Supreme Court, Appellate Division, Second Department, New York.
Richard Bruce GRANT, appellant, v. Ramilky R. CARRASCO, et al., respondents.
Decided: October 03, 2018
REINALDO E. RIVERA, J.P., ROBERT J. MILLER, BETSY BARROS, FRANCESCA E. CONNOLLY, JJ.
Joshua Brian Irwin, P.C. (Pollack Pollack Isaac & DeCicco, LLP, New York, N.Y. [Brian J. Isaac], of counsel), for appellant. Molod Spitz & DeSantis, P.C., New York, N.Y. (Marcy Sonneborn, Salvatore J. DeSantis, and Robert A. Von Hagen of counsel), for respondents.
DECISION & ORDER
In an action to recover damages for personal injuries, the plaintiff appeals from an order of the Supreme Court, Kings County (Dawn Jimenez–Salta, J.), dated November 15, 2017. The order denied the plaintiff's motion for summary judgment on the issue of liability.
ORDERED that the order is affirmed, with costs.
On the morning of January 10, 2017, a vehicle operated by the plaintiff was struck in the rear by a vehicle operated by the defendant Ramilky R. Carrasco and owned by the defendant Academy Fire Life Safety, LLC. The collision occurred on Springfield Boulevard near its intersection with 112th Avenue in Queens. The plaintiff commenced this action against the defendants to recover damages for personal injuries he allegedly sustained. The plaintiff moved for summary judgment on the issue of liability. The Supreme Court denied the motion, and the plaintiff appeals.

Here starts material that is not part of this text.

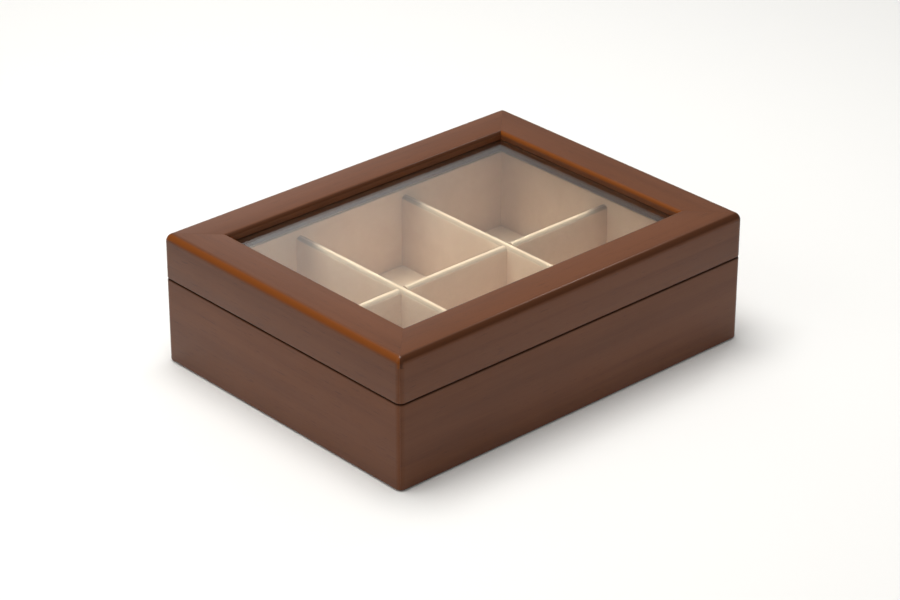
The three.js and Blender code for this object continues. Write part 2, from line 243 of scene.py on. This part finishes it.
def suede():
    """Short-napped beige suede cloth: soft patches where the nap lies differently, and a fine tooth."""
    material = Material("beige_suede", "suede", (0.62, 0.46, 0.33), 0.95,
                        {"Sheen Weight": 0.35, "Sheen Roughness": 0.5, "Specular IOR Level": 0.2})
    patches = material.noise((1, 1, 1), scale=38, detail=4, roughness=0.6, distortion=0.6)
    flecks = material.noise((1, 1, 1), scale=900, detail=3, roughness=0.6)
    nap = material.noise((1, 1, 1), scale=2600, detail=2, roughness=0.6)
    base = material.mix(material.spread(patches, 0.35, 0.68), (0.700, 0.498, 0.352), (0.745, 0.545, 0.395))
    flecked = material.mix(material.spread(flecks, 0.42, 0.75, 0.0, 0.45), base, (0.620, 0.425, 0.290))
    # Painted shade: rounded edges and tops are darker than the faces, toning down the overhead light that
    # falls on them.
    edge_painted_shade = material.mix(edge_mask(material), flecked, (0.450, 0.322, 0.228))
    pile = material.bump(patches, 0.25 * MM, 0.4)
    material.use(color=edge_painted_shade, normal=material.bump(nap, 0.12 * MM, 0.6, under=pile))
    return material


def felt():
    """Pressed brown felt with matted fibres."""
    material = Material("brown_felt", "felt", (0.045, 0.025, 0.017), 1.0,
                        {"Sheen Weight": 0.4, "Sheen Roughness": 0.6, "Specular IOR Level": 0.1})
    mats = material.noise((1, 1, 1), scale=140, detail=6, roughness=0.7, distortion=1.2)
    hairs = material.noise((1, 1, 1), scale=1800, detail=3, roughness=0.7, distortion=2.0)
    color = material.mix(material.spread(mats, 0.3, 0.7), (0.036, 0.019, 0.013), (0.062, 0.036, 0.025))
    haired = material.mix(material.spread(hairs, 0.55, 0.75, 0.0, 0.6), color, (0.100, 0.064, 0.046))
    rough = material.bump(mats, 0.2 * MM, 0.5)
    material.use(color=haired, normal=material.bump(hairs, 0.15 * MM, 0.7, under=rough))
    return material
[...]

A rear-end collision with a stopped vehicle creates a prima facie case of negligence with respect to the operator of the moving vehicle and imposes a duty on the operator of the moving vehicle to rebut the inference of negligence by providing a nonnegligent explanation for the collision (see Orcel v. Haber, 140 A.D.3d 937, 33 N.Y.S.3d 429; Foti v. Fleetwood Ride, Inc., 57 A.D.3d 724, 871 N.Y.S.2d 215; Klopchin v. Masri, 45 A.D.3d 737, 846 N.Y.S.2d 311). “A nonnegligent explanation may include evidence of a mechanical failure, a sudden stop of the vehicle ahead, an unavoidable skidding on wet pavement, or any other reasonable cause” (Ortiz v. Hub Truck Rental Corp., 82 A.D.3d 725, 726, 918 N.Y.S.2d 156; see Orcel v. Haber, 140 A.D.3d at 937, 33 N.Y.S.3d 429).
Here, the plaintiff failed to establish his prima facie entitlement to judgment as a matter of law on the issue of liability. In support of the motion, the plaintiff submitted an affidavit wherein he averred that he gradually brought his vehicle to a stop for a red traffic light and that his vehicle was stopped for approximately three to five seconds when it was struck in the rear by the defendants' vehicle. The plaintiff also submitted, however, an uncertified copy of a police accident report, which stated that according to the defendant driver, the plaintiff's vehicle came to a sudden stop even though the traffic light was green. Although the police report contained self-serving statements not in admissible form, the plaintiff waived any objection to the admissibility of the report by submitting it in support of his motion (see Cruz v. Finney, 148 A.D.3d 772, 773, 49 N.Y.S.3d 153; Orcel v. Haber, 140 A.D.3d at 937, 33 N.Y.S.3d 429). Under the circumstances, triable issues of fact exist, inter alia, as to whether the defendant driver had a nonnegligent explanation for striking the plaintiff's vehicle in the rear (see Sokolowska v. Song, 123 A.D.3d 1004, 999 N.Y.S.2d 847; Fernandez v. Babylon Mun. Solid Waste, 117 A.D.3d 678, 679, 985 N.Y.S.2d 289; see generally Rodriguez v. City of New York, 31 N.Y.3d 312, 76 N.Y.S.3d 898, 101 N.E.3d 366).
Accordingly, we agree with the Supreme Court's determination to deny the plaintiff's motion for summary judgment on the issue of liability, regardless of the sufficiency of the defendants' opposition papers (see Winegrad v. New York Univ. Med. Ctr., 64 N.Y.2d 851, 853, 487 N.Y.S.2d 316, 476 N.E.2d 642).
RIVERA, J.P., MILLER, BARROS and CONNOLLY, JJ., concur.